Trump is focusing on immigration — a key platform of his 2024 election campaign — as he approaches his 100th day in office. On Monday, the White House erected a line of placards around its lawn featuring mug shots of 100 people taken into custody by Immigration and Customs Enforcement.

“ARRESTED” the signs said above a photograph and a list of the crimes they had allegedly committed, from murder to rape to distribution of fentanyl.

After the two executive orders are signed, Leavitt said, the president will have signed more than 140 executive orders in three months, a number that she described as “rapidly approaching the total number signed by the Biden administration over the course of four years in office.”

But the administration is already running into legal roadblocks as it seeks to penalize sanctuary cities.

Last week, a federal judge in California barred the Trump administration from denying or conditioning the use of federal funds to San Francisco and more than a dozen other municipalities that limit cooperation with federal immigration enforcement.

U.S. District Judge William Orrick said that parts of Trump’s executive orders were unconstitutional, and that the defendants are prohibited “from directly or indirectly taking any action to withhold, freeze, or condition federal funds.”

In an interview with The Times, California Atty. Gen. Rob Bonta signaled California would fight Trump whenever he violated the law.

“We are completely committed to suing the president whenever we have standing and he’s violated the law, and we will,” Bonta told The Times in a conversation before the executive orders were announced. “We have super-majorities in each house of the Legislature. Every constitutional officer is a Democrat.
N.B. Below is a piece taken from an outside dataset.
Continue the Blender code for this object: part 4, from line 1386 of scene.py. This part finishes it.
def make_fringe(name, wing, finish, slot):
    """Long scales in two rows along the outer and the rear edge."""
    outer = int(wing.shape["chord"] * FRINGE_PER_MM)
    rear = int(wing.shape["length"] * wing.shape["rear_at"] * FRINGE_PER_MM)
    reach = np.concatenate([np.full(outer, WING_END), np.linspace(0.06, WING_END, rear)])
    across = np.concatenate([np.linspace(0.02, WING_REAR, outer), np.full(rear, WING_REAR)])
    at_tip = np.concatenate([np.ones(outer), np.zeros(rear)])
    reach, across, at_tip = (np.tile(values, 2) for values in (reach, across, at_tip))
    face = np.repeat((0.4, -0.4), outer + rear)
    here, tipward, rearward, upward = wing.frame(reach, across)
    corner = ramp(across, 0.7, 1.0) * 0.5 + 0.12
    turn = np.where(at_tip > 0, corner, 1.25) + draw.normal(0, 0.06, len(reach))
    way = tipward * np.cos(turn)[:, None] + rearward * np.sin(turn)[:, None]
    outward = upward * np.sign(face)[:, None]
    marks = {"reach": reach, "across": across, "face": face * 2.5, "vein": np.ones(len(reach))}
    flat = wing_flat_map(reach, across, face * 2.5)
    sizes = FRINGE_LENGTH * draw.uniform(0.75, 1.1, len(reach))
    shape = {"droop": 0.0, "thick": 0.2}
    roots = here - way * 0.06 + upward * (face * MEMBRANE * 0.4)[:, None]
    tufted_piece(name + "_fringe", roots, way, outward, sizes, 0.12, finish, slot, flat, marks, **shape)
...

They understand the need to protect California’s funding and future and rights.”

After the orders were announced, Bonta’s office said it planned to review them and take legal action if it is merited.

Los Angeles City Councilmember Hugo Soto-Martínez dismissed the president’s executive orders as “just another scare tactic.”
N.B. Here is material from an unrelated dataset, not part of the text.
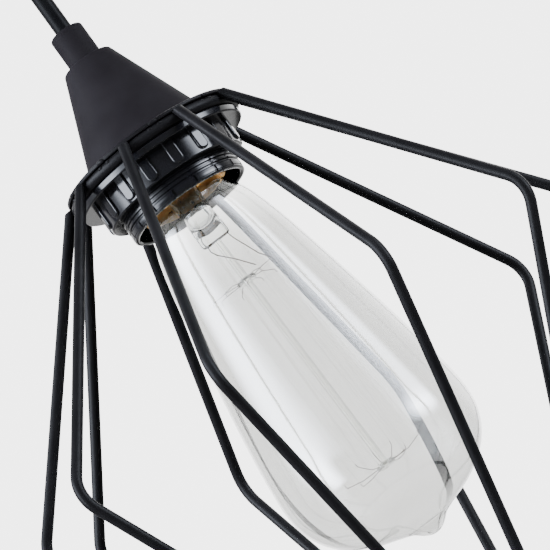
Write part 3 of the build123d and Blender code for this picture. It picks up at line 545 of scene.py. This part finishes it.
def rise(value, low, high):
    """0 below low, 1 above high, smooth between."""
    n = wt.nodes.new("ShaderNodeMapRange")
    n.interpolation_type = "SMOOTHSTEP"
    n.inputs["From Min"].default_value = low
    n.inputs["From Max"].default_value = high
    n.inputs["To Min"].default_value = 0.0
    n.inputs["To Max"].default_value = 1.0
    wt.links.new(value, n.inputs["Value"])
    return n.outputs["Result"]


direction = wt.nodes.new("ShaderNodeTexCoord").outputs["Generated"]
split = wt.nodes.new("ShaderNodeSeparateXYZ")
wt.links.new(direction, split.inputs[0])
dx, dy, dz = split.outputs
# Degrees about the lamp: 0 towards the camera, + to the camera's right; and above the horizon.
azimuth = math_node("MULTIPLY", math_node("ARCTAN2", dx, math_node("MULTIPLY", dy, -1.0)), 180 / math.pi)
height = math_node("MULTIPLY", math_node("ARCSINE", dz), 180 / math.pi)


def panel(az, el, soft, strength):
    """A light panel in the surroundings: az and el are its limits, soft the widths of its edges."""
    a = math_node("MULTIPLY", rise(azimuth, az[0] - soft[0], az[0] + soft[0]),
                  math_node("SUBTRACT", 1.0, rise(azimuth, az[1] - soft[1], az[1] + soft[1])))
    e = math_node("MULTIPLY", rise(height, el[0] - soft[2], el[0] + soft[2]),
                  math_node("SUBTRACT", 1.0, rise(height, el[1] - soft[3], el[1] + soft[3])))
    return math_node("MULTIPLY", math_node("MULTIPLY", a, e), strength)


FRONT, LOW_FRONT = 0.5, 0.9
behind = math_node("MULTIPLY", rise(dy, 0.05, 0.85), math_node("ADD", 0.12, math_node("MULTIPLY", rise(height, -14, 10), 0.88)))
# The wall is darker behind the left side.
left_wall = math_node("MULTIPLY", rise(azimuth, -172, -150), math_node("SUBTRACT", 1.0, rise(azimuth, -98, -84)))
behind = math_node("MULTIPLY", behind, math_node("SUBTRACT", 1.0, math_node("MULTIPLY", left_wall, 0.7)))
front = math_node("ADD", FRONT, math_node("MULTIPLY", math_node("SUBTRACT", 1.0, rise(height, -45.0, 0.0)), LOW_FRONT - FRONT))
total = math_node("ADD", math_node("MULTIPLY", behind, BRIGHT),
                  math_node("MULTIPLY", math_node("SUBTRACT", 1.0, behind), front))
# The big box on the left stands at a slant: its right edge leans towards the camera higher up.
slanted = math_node("SUBTRACT", azimuth, math_node("MULTIPLY", math_node("SUBTRACT", height, 12.0), 2.3))
left_box = math_node("MULTIPLY", rise(azimuth, -112, -92), math_node("SUBTRACT", 1.0, rise(slanted, -64, -40)))
left_box = math_node("MULTIPLY", left_box, math_node("MULTIPLY", rise(height, -14, 26),
                                                     math_node("SUBTRACT", 1.0, rise(height, 42, 62))))
# Its tube is brightest along one line that leans away higher up.
tube_line = math_node("ADD", azimuth, math_node("MULTIPLY", height, 0.85))
core = math_node("MULTIPLY", rise(tube_line, -84, -54), math_node("SUBTRACT", 1.0, rise(tube_line, -48, -4)))
core = math_node("MULTIPLY", core, math_node("MULTIPLY", rise(height, -22, -12), math_node("SUBTRACT", 1.0, rise(height, 38, 54))))
# Low down its right side is cut off.
core = math_node("MULTIPLY", core, math_node("SUBTRACT", 1.0, math_node("MULTIPLY", rise(azimuth, -58, -40),
                                                                       math_node("SUBTRACT", 1.0, rise(height, 6, 26)))))
right_box = math_node("ADD", math_node("MULTIPLY", rise(azimuth, 44, 54), 4.0), math_node("MULTIPLY", rise(azimuth, 52, 72), 22.0))
right_box = math_node("MULTIPLY", right_box, math_node("SUBTRACT", 1.0, rise(azimuth, 82, 93)))
right_box = math_node("MULTIPLY", right_box, math_node("MULTIPLY", rise(height, -2, 9),
                                                       math_node("SUBTRACT", 1.0, rise(height, 42, 62))))
cool = math_node("ADD", math_node("ADD", math_node("MULTIPLY", left_box, 3.0), math_node("MULTIPLY", core, math_node("SUBTRACT", 72.0, math_node("MULTIPLY", rise(height, 6, 24), 26.0)))),
                 math_node("ADD", right_box, panel((54, 84), (0, 13), (8, 10, 10, 8), 56.0)))
neutral = wt.nodes.new("ShaderNodeVectorMath")
neutral.operation = "SCALE"
neutral.inputs[0].default_value = (1.0, 1.0, 1.0)
wt.links.new(total, neutral.inputs["Scale"])
bluish = wt.nodes.new("ShaderNodeVectorMath")
bluish.operation = "SCALE"
bluish.inputs[0].default_value = (0.90, 0.97, 1.10)
wt.links.new(cool, bluish.inputs["Scale"])
studio = wt.nodes.new("ShaderNodeVectorMath")
studio.operation = "ADD"
wt.links.new(neutral.outputs[0], studio.inputs[0])
wt.links.new(bluish.outputs[0], studio.inputs[1])
# The plain backdrop is what the camera sees, and most of what shows through the glass.
path = wt.nodes.new("ShaderNodeLightPath")
plain = math_node("MAXIMUM", path.outputs["Is Camera Ray"],
                  math_node("MULTIPLY", path.outputs["Is Transmission Ray"], 0.55))
blend = wt.nodes.new("ShaderNodeMix")
blend.data_type = "RGBA"
wt.links.new(plain, blend.inputs[0])
wt.links.new(studio.outputs[0], blend.inputs[6])
blend.inputs[7].default_value = (BRIGHT, BRIGHT, BRIGHT, 1)
w_bg = wt.nodes.new("ShaderNodeBackground")
w_out = wt.nodes.new("ShaderNodeOutputWorld")
wt.links.new(blend.outputs[2], w_bg.inputs["Color"])
wt.links.new(w_bg.outputs["Background"], w_out.inputs["Surface"])

scene.view_settings.view_transform = "AgX"
scene.view_settings.look = "None"

bpy.context.view_layer.update()
low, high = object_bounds()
“Trump already tried this, and he failed because it’s unconstitutional,” Soto-Martínez said in a statement. “This is just another scare tactic to get us to follow his authoritarian agenda — but it’s not going to work.”

As a blue state with the largest population of undocumented immigrants in the U.S., California is a key player in the nation’s immigration showdown.

In 2018, during Trump’s first time in office, California legislators passed a pioneering sanctuary law — SB 54, also known as the California Values Act — that limits collaboration between local and federal authorities.

Angela Chan, a lawyer who helped write SB 54, said Trump’s executive orders seem like a reaction to the administration’s recent loss in the San Francisco case.

“It’s not a secret if a state or locality has a sanctuary law — it’s a law, so it’s public,” Chan said, noting that the website for the advocacy coalition ICE Out of California includes a list of cities and states with sanctuary policies. “I think this is just a little tantrum.”

Federal courts have already upheld the state’s sanctuary law. Chan said sanctuary jurisdictions can lean on that case law, which holds that states and localities have a right, under the 10th Amendment, to choose not to devote their resources toward assisting with federal immigration enforcement.

“The Trump administration is butting heads against those 10th Amendment protections,” Chan said. “You can make as many lists as you want, but what can you do to cities and counties on this list?”

Still, Chan acknowledged the stakes are high with the administration’s aim to force more collaboration between local and federal law enforcement. If they can convince sanctuary jurisdictions to enlist, they’d be much closer to fulfilling Trump’s goal of mass deportations.

While she wished California’s sanctuary law was stronger, Chan, now an attorney with the San Francisco public defender’s office, said she is grateful the state passed such a law during Trump’s first term.

“We have this solid 9th Circuit decision,” she said. “It’s how the law operates — through precedent — and we have this very strong precedent.”

After Trump’s November election victory, Gov. Gavin Newsom drafted a conceptual plan to help undocumented immigrants under threat of deportation and called a special legislative session to approve $25 million in additional state funds for possible litigation against the Trump administration.

“California has always followed federal law — as the courts continue to affirm — while standing proudly with immigrant families,” a spokesperson for Newsom’s office said. “We will continue to uphold the law and defend the people who call California home.”

The Los Angeles City Council also backed a “sanctuary city” law that forbids city employees and resources from being involved in federal immigration enforcement. The law would not prevent federal agents from carrying out mass deportations across Los Angeles, but was intended as a sign that City Hall backs the sprawling region’s immigrants.

Charis Kubrin, a criminology professor at UC Irvine, said the Trump administration is using a misguided approach to policy if it believes that crime will go down if it targets sanctuary cities and states.

Kubrin’s research found that SB 54 in California did not cause an increase in crime. Other studies have similarly found that immigrants commit crimes at lower rates than the native-born population.

“This becomes an effort to punish jurisdictions that go against the ideological values that the administration is pushing,” she said. “But it’s certainly not going to have any concrete impact on public safety, if you go by what the research says.”

Kubrin said the concept of sanctuary is fluid, with associated policies ranging from the purely symbolic to total prohibition of engagement by state and local governments in federal immigration enforcement.

“There’s a lot of nuance and gray there that’s not being addressed,” she said.

Last week, the Trump administration sued the city of Rochester, N.Y., arguing its sanctuary city policies violate the Constitution by impeding immigration enforcement. On Friday, FBI agents arrested Hannah Dugan, a county judge in Milwaukee, accusing her of obstructing an immigration arrest.

Asked if the Trump administration would lock up a federal judge or a Supreme Court justice, Leavitt said: “Anyone who is breaking the law or obstructing federal law enforcement officials from doing their jobs is putting theirselves at risk of being prosecuted. Absolutely.”